I’ve been wanting to dig into ruby for a while now, and I recently came across a tutorial for building a URL shortener using the noSQL key value store Redis and a ruby framework called Sinatra (the tutorial can be found at net.tuts.com). After reading that I knew I wanted to use Sinatra in my next project despite my very low knowledge of ruby, it looked so incredibly simple. What I love about Sinatra is how you specify the method, and the route, making form submission a breeze and playing real well with REST.

get '/' do

#something

end

post '/' do

#something

end

And that is it, use erb :viewname to tell it where to output it is simplicity itself.

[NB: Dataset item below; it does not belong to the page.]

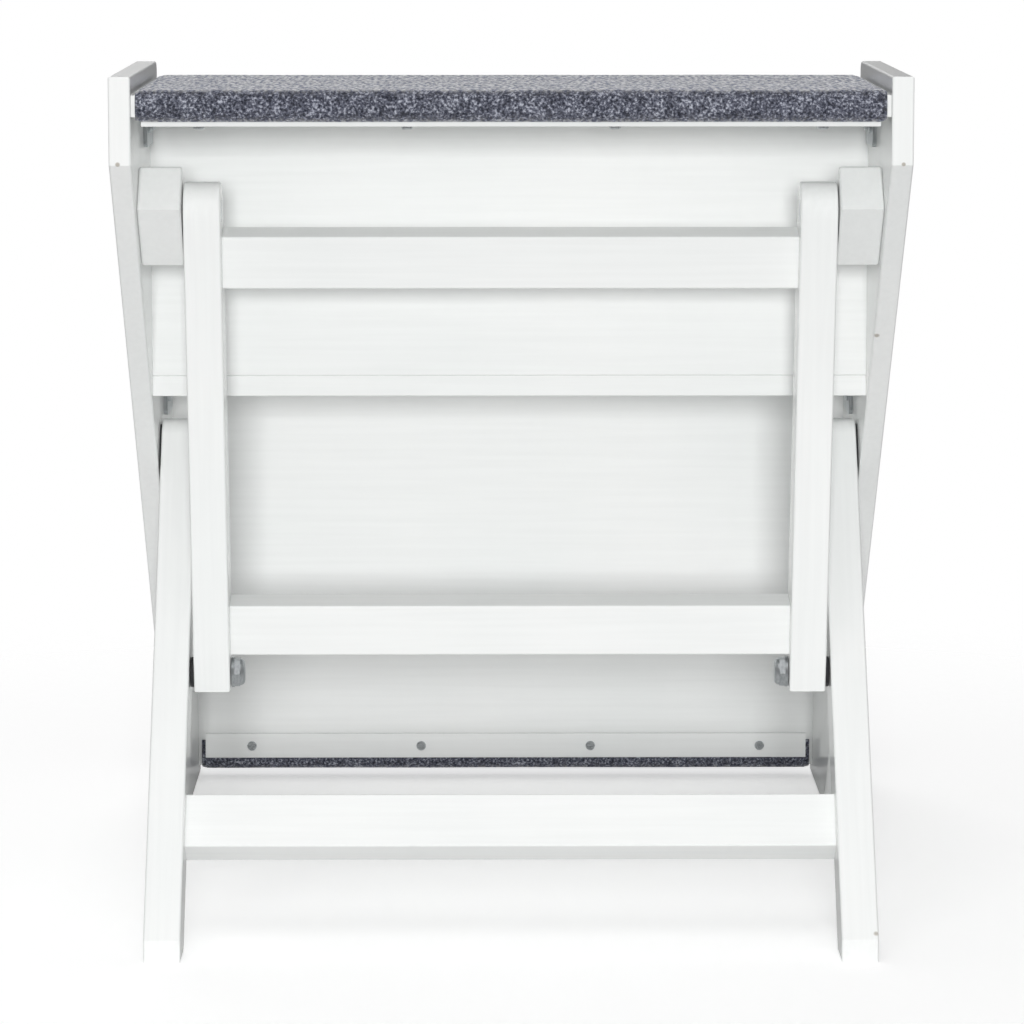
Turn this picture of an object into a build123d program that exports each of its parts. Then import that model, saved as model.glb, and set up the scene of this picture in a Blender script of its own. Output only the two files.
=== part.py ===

Of course my project, while initially seemed that simple, turned out to be a bit more complex when I sat down and looked at the structure and what was needed, but it was definitely quicker and easier to do it in Sinatra, despite my lack of ruby knowledge, than to do it in codeigniter. One of the biggest issues I had with the experience though was documentation, whenever I got stuck, I went to look online, and on more than one occasion came across documentation that was for a different version, and didn’t apply to my version, or solutions that made use of things that where Rails specific. In the end, I managed to reverse engineer a lot of that stuff and complete my project. All in all, loved sinatra so much that a looked to see if I could find a PHP equivelant, and found SLIM and laravel. I haven’t tried them yet, although they have been added to my “to try” list. For my first foray into Ruby though, Sinatra made things easy, letting me focus on learning ruby, and less on the framework.